Mancini's continuing the tradition nicely. Here's a man who, brief move to Leicester aside, always seemed a smart cookie. But on Saturday he picked his knackered old chum Sinisa Mihajlovic ahead of snarling Walter Samuel at centre-back and, when it came to replacing Adriano in the second half, chose Alvaro Recoba when Julio Cruz was sitting right next to him on the bench.
To put this in its full ghastly perspective, Cruz is Inter's one in-form forward, scorer of eight goals so far despite starting less frequently than an Austin Morris/Leyland truck/Fiat 500. Above all, Cruz is the man who saved Inter's bacon just three days before in the Champions League, coming on and scoring two goals against Porto. Had Mancini forgotten that? WHAT IS GOING ON?

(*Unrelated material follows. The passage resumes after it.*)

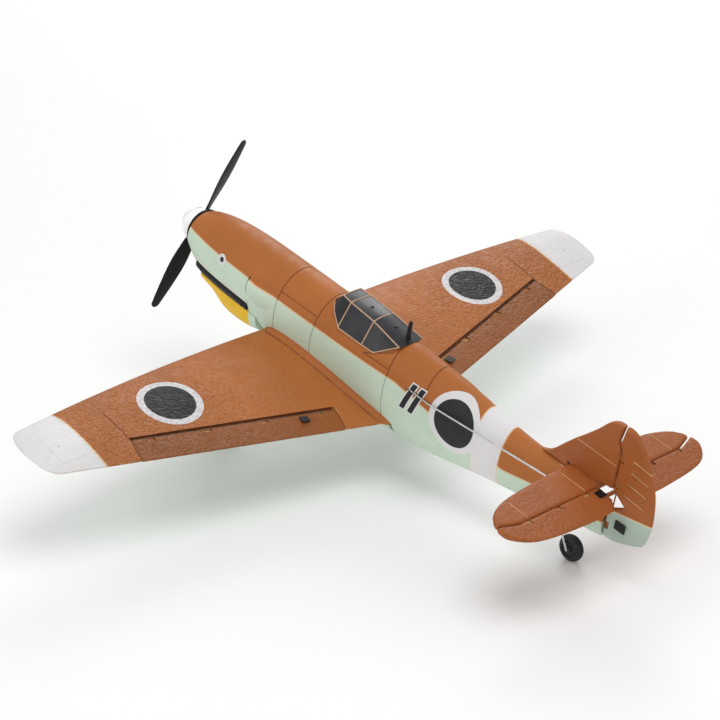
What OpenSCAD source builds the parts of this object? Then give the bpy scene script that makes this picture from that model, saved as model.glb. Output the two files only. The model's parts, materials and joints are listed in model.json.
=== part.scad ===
// Small foam radio-control warbird, standing on its two main wheels and its tail wheel.
// Everything is drawn level, in flying attitude: +X is the plane's left wing, +Y is aft, +Z is up,
// with the spinner's tip at the origin. standing() then tips it nose-up onto its wheels.

/* [Wing] */
// Wing span, tip to tip
span = 400; // [390:1:410]
// Rise of the wing for each millimetre outboard
dihedral = 0.05; // [0.03:0.005:0.07]
// Wing thickness as a share of the chord
wing_thickness = 0.105; // [0.095:0.005:0.115]
// Distance from the aileron's hinge line to its trailing edge
aileron_chord = 13.5; // [12:0.5:14]

/* [Fuselage] */
// Wall of the foam shells
wall = 3.2; // [2.8:0.1:3.4]
// Thickness of the canopy's plastic
canopy_wall = 1.2; // [0.8:0.1:1.4]

/* [Tail] */
// Thickness of the tail surfaces
tail_thickness = 3.6; // [3:0.1:3.8]

/* [Propeller and gearbox] */
// Propeller diameter
prop_d = 109; // [100:1:112]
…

And that's not all (pause while writer takes pills and recommences). For while Cruz was saving the day last Wednesday, Recoba was storming out of the San Siro in a huff because the manager had used his last substitution. Instead of being told to stay at home, he gets to come on ahead of Cruz on Saturday, which surely can't help Inter's already fractured team discipline? To quote the Gazzetta Dello Sport, it's "inexplicable; an affront not just to football, but to ethics itself".
And it's not just the papers saying it either. Remember Veron two weeks back, after Adriano's unscheduled trip to Rio saw him turn up at the San Siro ten minutes from full-time? "While players do what they like we'll never win anything," predicted Seba - and they won't; not this year, and not the next either.